SHORT EXERCISE →
Write out each line beneath this one exactly as it reads.

DATA PROVIDED →
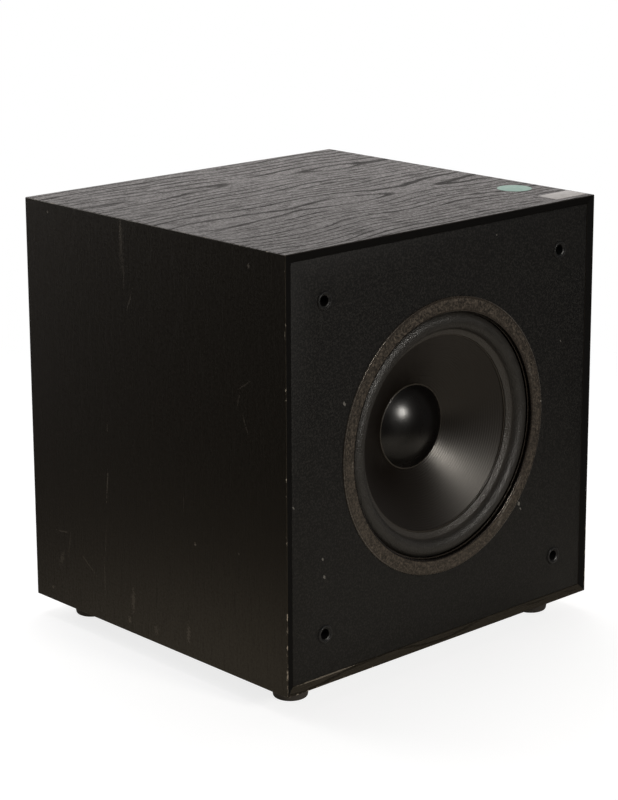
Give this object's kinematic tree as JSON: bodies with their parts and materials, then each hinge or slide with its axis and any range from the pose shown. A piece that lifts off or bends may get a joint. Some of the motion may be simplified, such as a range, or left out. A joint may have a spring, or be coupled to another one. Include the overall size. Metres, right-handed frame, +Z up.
{
  "type": "powered subwoofer",
  "caption": "Square black sealed loudspeaker cabinet for low bass: one large cone driver in a bevelled front, round feet, and a plate amplifier with controls and connectors at the rear.",
  "frame": {"origin": "on the floor under the centre of the bounding box, which includes the heat sink's reach behind the cabinet", "axes": "+Z up, +X to the right of a listener facing the driver, and the driver faces -Y"},
  "size_m": [0.381, 0.378, 0.3993],
  "materials": {
    "cabinet_vinyl": "black ash-grain vinyl wrap over board, satin, worn at the edges",
    "baffle_vinyl": "finely pebbled black vinyl over board, matte",
    "rear_vinyl": "black vinyl over board, matte",
    "bare_board": "bare fibreboard",
    "foot_rubber": "moulded black rubber, matte",
    "screw_steel": "black-oxide steel",
    "socket_plastic": "moulded black plastic",
    "ring_gasket": "grey-brown grained composition gasket, matte",
    "basket_steel": "black powder coat",
    "surround_rubber": "butyl rubber, soft sheen",
    "cone_polypropylene": "black polypropylene with very fine turned lines",
    "cap_gloss": "polished black",
    "coil_copper": "enamelled copper on an aluminium former",
    "spider_cloth": "resin-dipped corrugated cloth",
    "plate_steel": "zinc-plated steel",
    "magnet_ferrite": "ground ferrite",
    "amp_paint": "fine-textured black powder coat",
    "gasket_foam": "closed-cell foam",
    "heat_sink_aluminium": "black anodised extrusion",
    "circuit_board": "green solder mask",
    "capacitor_sleeve": "shrink sleeve with a bare aluminium end",
    "transformer_tape": "polyester tape over copper windings and a steel core",
    "pot_steel": "nickel-plated steel",
    "knob_plastic": "moulded black plastic, satin",
    "inlet_plastic": "moulded black plastic",
    "lever_red": "moulded red plastic",
    "lever_black": "moulded black plastic",
    "led_lens": "tinted clear plastic, unlit"
  },
  "bodies": {
    "cabinet": {"top_panel": "cabinet_vinyl", "left_side_panel": "cabinet_vinyl", "bottom_panel": "cabinet_vinyl", "right_side_panel": "cabinet_vinyl", "front_baffle": "baffle_vinyl", "rear_panel": "rear_vinyl", "cross_brace": "bare_board", "foot_front_left": "foot_rubber", "foot_front_right": "foot_rubber", "foot_rear_left": "foot_rubber", "foot_rear_right": "foot_rubber", "foot_screw_front_left": "screw_steel", "foot_screw_front_right": "screw_steel", "foot_screw_rear_left": "screw_steel", "foot_screw_rear_right": "screw_steel", "grille_socket_upper_left": "socket_plastic", "grille_socket_upper_right": "socket_plastic", "grille_socket_lower_left": "socket_plastic", "grille_socket_lower_right": "socket_plastic", "trim_ring": "ring_gasket", "basket": "basket_steel", "surround": "surround_rubber", "spider": "spider_cloth", "top_plate": "plate_steel", "magnet": "magnet_ferrite", "back_plate": "plate_steel", "terminal_strip": "bare_board", "amp_plate": "amp_paint", "amp_gasket": "gasket_foam", "amp_screw_1": "screw_steel", "amp_screw_2": "screw_steel", "amp_screw_3": "screw_steel", "amp_screw_4": "screw_steel", "amp_screw_5": "screw_steel", "amp_screw_6": "screw_steel", "heat_sink": "heat_sink_aluminium", "amp_board": "circuit_board", "filter_capacitor_1": "capacitor_sleeve", "filter_capacitor_2": "capacitor_sleeve", "transformer": "transformer_tape", "level_pot": "pot_steel", "crossover_pot": "pot_steel", "phase_switch": "pot_steel", "power_switch": "knob_plastic", "mains_inlet": "inlet_plastic", "line_jacks": "inlet_plastic", "speaker_terminals": "inlet_plastic", "power_led": "led_lens"},
    "cone_assembly": {"cone": "cone_polypropylene", "dust_cap": "cap_gloss", "voice_coil": "coil_copper"},
    "level_knob": {"level_knob": "knob_plastic"},
    "crossover_knob": {"crossover_knob": "knob_plastic"},
    "phase_slider": {"phase_slider": "knob_plastic"},
    "power_rocker": {"power_rocker": "knob_plastic"},
    "speaker_lever_1": {"speaker_lever_1": "lever_red"},
    "speaker_lever_2": {"speaker_lever_2": "lever_black"},
    "speaker_lever_3": {"speaker_lever_3": "lever_red"},
    "speaker_lever_4": {"speaker_lever_4": "lever_black"}
  },
  "joints": [
    {"name": "cone_travel", "type": "slide", "parent": "cabinet", "child": "cone_assembly", "axis": [0, -1, 0], "range_m": [-0.006, 0.006], "stiffness_N_per_m": 3000, "deforming": ["surround", "spider"]},
    {"name": "level_knob_turn", "type": "hinge", "parent": "cabinet", "child": "level_knob", "pos_m": [0.062, 0.16665, 0.2268], "axis": [0, -1, 0], "range_deg": [-150, 150]},
    {"name": "crossover_knob_turn", "type": "hinge", "parent": "cabinet", "child": "crossover_knob", "pos_m": [0.018, 0.16665, 0.2268], "axis": [0, -1, 0], "range_deg": [-150, 150]},
    {"name": "phase_slide", "type": "slide", "parent": "cabinet", "child": "phase_slider", "axis": [1, 0, 0], "range_m": [0, 0.006]},
    {"name": "power_rocker_tilt", "type": "hinge", "parent": "cabinet", "child": "power_rocker", "pos_m": [-0.062, 0.16665, 0.1508], "axis": [-1, 0, 0], "range_deg": [0, 16]},
    {"name": "speaker_lever_1_press", "type": "hinge", "parent": "cabinet", "child": "speaker_lever_1", "pos_m": [0.016, 0.17565, 0.1228], "axis": [1, 0, 0], "range_deg": [0, 12], "stiffness_Nm_per_rad": 0.1, "springref_deg": -5.73},
    {"name": "speaker_lever_2_press", "type": "hinge", "parent": "cabinet", "child": "speaker_lever_2", "pos_m": [0.032, 0.17565, 0.1228], "axis": [1, 0, 0], "range_deg": [0, 12], "stiffness_Nm_per_rad": 0.1, "springref_deg": -5.73},
    {"name": "speaker_lever_3_press", "type": "hinge", "parent": "cabinet", "child": "speaker_lever_3", "pos_m": [0.048, 0.17565, 0.1228], "axis": [1, 0, 0], "range_deg": [0, 12], "stiffness_Nm_per_rad": 0.1, "springref_deg": -5.73},
    {"name": "speaker_lever_4_press", "type": "hinge", "parent": "cabinet", "child": "speaker_lever_4", "pos_m": [0.064, 0.17565, 0.1228], "axis": [1, 0, 0], "range_deg": [0, 12], "stiffness_Nm_per_rad": 0.1, "springref_deg": -5.73}
  ]
}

TASK OUTPUT →
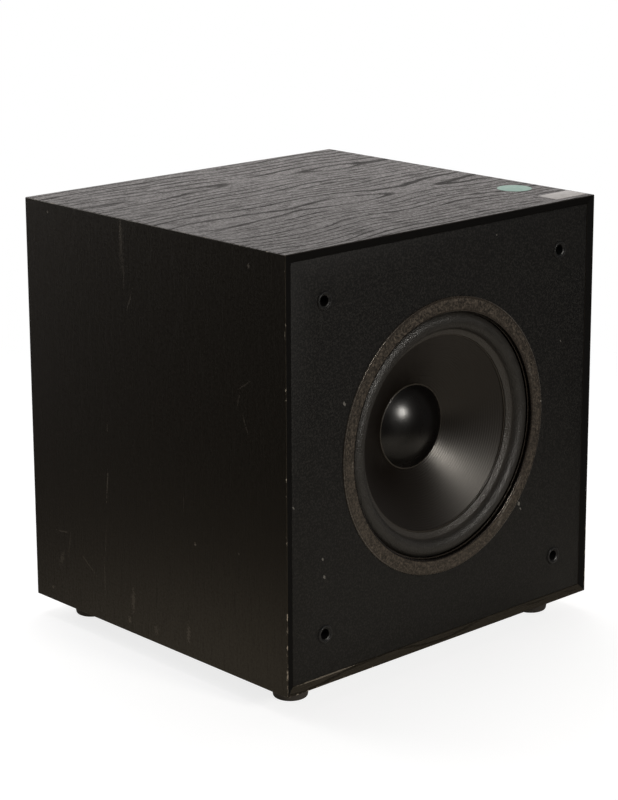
Give this object's kinematic tree as JSON: bodies with their parts and materials, then each hinge or slide with its axis and any range from the pose shown. A piece that lifts off or bends may get a joint. Some of the motion may be simplified, such as a range, or left out. A joint may have a spring, or be coupled to another one. Include the overall size. Metres, right-handed frame, +Z up.
{
  "type": "powered subwoofer",
  "caption": "Square black sealed loudspeaker cabinet for low bass: one large cone driver in a bevelled front, round feet, and a plate amplifier with controls and connectors at the rear.",
  "frame": {"origin": "on the floor under the centre of the bounding box, which includes the heat sink's reach behind the cabinet", "axes": "+Z up, +X to the right of a listener facing the driver, and the driver faces -Y"},
  "size_m": [0.381, 0.378, 0.3993],
  "materials": {
    "cabinet_vinyl": "black ash-grain vinyl wrap over board, satin, worn at the edges",
    "baffle_vinyl": "finely pebbled black vinyl over board, matte",
    "rear_vinyl": "black vinyl over board, matte",
    "bare_board": "bare fibreboard",
    "foot_rubber": "moulded black rubber, matte",
    "screw_steel": "black-oxide steel",
    "socket_plastic": "moulded black plastic",
    "ring_gasket": "grey-brown grained composition gasket, matte",
    "basket_steel": "black powder coat",
    "surround_rubber": "butyl rubber, soft sheen",
    "cone_polypropylene": "black polypropylene with very fine turned lines",
    "cap_gloss": "polished black",
    "coil_copper": "enamelled copper on an aluminium former",
    "spider_cloth": "resin-dipped corrugated cloth",
    "plate_steel": "zinc-plated steel",
    "magnet_ferrite": "ground ferrite",
    "amp_paint": "fine-textured black powder coat",
    "gasket_foam": "closed-cell foam",
    "heat_sink_aluminium": "black anodised extrusion",
    "circuit_board": "green solder mask",
    "capacitor_sleeve": "shrink sleeve with a bare aluminium end",
    "transformer_tape": "polyester tape over copper windings and a steel core",
    "pot_steel": "nickel-plated steel",
    "knob_plastic": "moulded black plastic, satin",
    "inlet_plastic": "moulded black plastic",
    "lever_red": "moulded red plastic",
    "lever_black": "moulded black plastic",
    "led_lens": "tinted clear plastic, unlit"
  },
  "bodies": {
    "cabinet": {"top_panel": "cabinet_vinyl", "left_side_panel": "cabinet_vinyl", "bottom_panel": "cabinet_vinyl", "right_side_panel": "cabinet_vinyl", "front_baffle": "baffle_vinyl", "rear_panel": "rear_vinyl", "cross_brace": "bare_board", "foot_front_left": "foot_rubber", "foot_front_right": "foot_rubber", "foot_rear_left": "foot_rubber", "foot_rear_right": "foot_rubber", "foot_screw_front_left": "screw_steel", "foot_screw_front_right": "screw_steel", "foot_screw_rear_left": "screw_steel", "foot_screw_rear_right": "screw_steel", "grille_socket_upper_left": "socket_plastic", "grille_socket_upper_right": "socket_plastic", "grille_socket_lower_left": "socket_plastic", "grille_socket_lower_right": "socket_plastic", "trim_ring": "ring_gasket", "basket": "basket_steel", "surround": "surround_rubber", "spider": "spider_cloth", "top_plate": "plate_steel", "magnet": "magnet_ferrite", "back_plate": "plate_steel", "terminal_strip": "bare_board", "amp_plate": "amp_paint", "amp_gasket": "gasket_foam", "amp_screw_1": "screw_steel", "amp_screw_2": "screw_steel", "amp_screw_3": "screw_steel", "amp_screw_4": "screw_steel", "amp_screw_5": "screw_steel", "amp_screw_6": "screw_steel", "heat_sink": "heat_sink_aluminium", "amp_board": "circuit_board", "filter_capacitor_1": "capacitor_sleeve", "filter_capacitor_2": "capacitor_sleeve", "transformer": "transformer_tape", "level_pot": "pot_steel", "crossover_pot": "pot_steel", "phase_switch": "pot_steel", "power_switch": "knob_plastic", "mains_inlet": "inlet_plastic", "line_jacks": "inlet_plastic", "speaker_terminals": "inlet_plastic", "power_led": "led_lens"},
    "cone_assembly": {"cone": "cone_polypropylene", "dust_cap": "cap_gloss", "voice_coil": "coil_copper"},
    "level_knob": {"level_knob": "knob_plastic"},
    "crossover_knob": {"crossover_knob": "knob_plastic"},
    "phase_slider": {"phase_slider": "knob_plastic"},
    "power_rocker": {"power_rocker": "knob_plastic"},
    "speaker_lever_1": {"speaker_lever_1": "lever_red"},
    "speaker_lever_2": {"speaker_lever_2": "lever_black"},
    "speaker_lever_3": {"speaker_lever_3": "lever_red"},
    "speaker_lever_4": {"speaker_lever_4": "lever_black"}
  },
  "joints": [
    {"name": "cone_travel", "type": "slide", "parent": "cabinet", "child": "cone_assembly", "axis": [0, -1, 0], "range_m": [-0.006, 0.006], "stiffness_N_per_m": 3000, "deforming": ["surround", "spider"]},
    {"name": "level_knob_turn", "type": "hinge", "parent": "cabinet", "child": "level_knob", "pos_m": [0.062, 0.16665, 0.2268], "axis": [0, -1, 0], "range_deg": [-150, 150]},
    {"name": "crossover_knob_turn", "type": "hinge", "parent": "cabinet", "child": "crossover_knob", "pos_m": [0.018, 0.16665, 0.2268], "axis": [0, -1, 0], "range_deg": [-150, 150]},
    {"name": "phase_slide", "type": "slide", "parent": "cabinet", "child": "phase_slider", "axis": [1, 0, 0], "range_m": [0, 0.006]},
    {"name": "power_rocker_tilt", "type": "hinge", "parent": "cabinet", "child": "power_rocker", "pos_m": [-0.062, 0.16665, 0.1508], "axis": [-1, 0, 0], "range_deg": [0, 16]},
    {"name": "speaker_lever_1_press", "type": "hinge", "parent": "cabinet", "child": "speaker_lever_1", "pos_m": [0.016, 0.17565, 0.1228], "axis": [1, 0, 0], "range_deg": [0, 12], "stiffness_Nm_per_rad": 0.1, "springref_deg": -5.73},
    {"name": "speaker_lever_2_press", "type": "hinge", "parent": "cabinet", "child": "speaker_lever_2", "pos_m": [0.032, 0.17565, 0.1228], "axis": [1, 0, 0], "range_deg": [0, 12], "stiffness_Nm_per_rad": 0.1, "springref_deg": -5.73},
    {"name": "speaker_lever_3_press", "type": "hinge", "parent": "cabinet", "child": "speaker_lever_3", "pos_m": [0.048, 0.17565, 0.1228], "axis": [1, 0, 0], "range_deg": [0, 12], "stiffness_Nm_per_rad": 0.1, "springref_deg": -5.73},
    {"name": "speaker_lever_4_press", "type": "hinge", "parent": "cabinet", "child": "speaker_lever_4", "pos_m": [0.064, 0.17565, 0.1228], "axis": [1, 0, 0], "range_deg": [0, 12], "stiffness_Nm_per_rad": 0.1, "springref_deg": -5.73}
  ]
}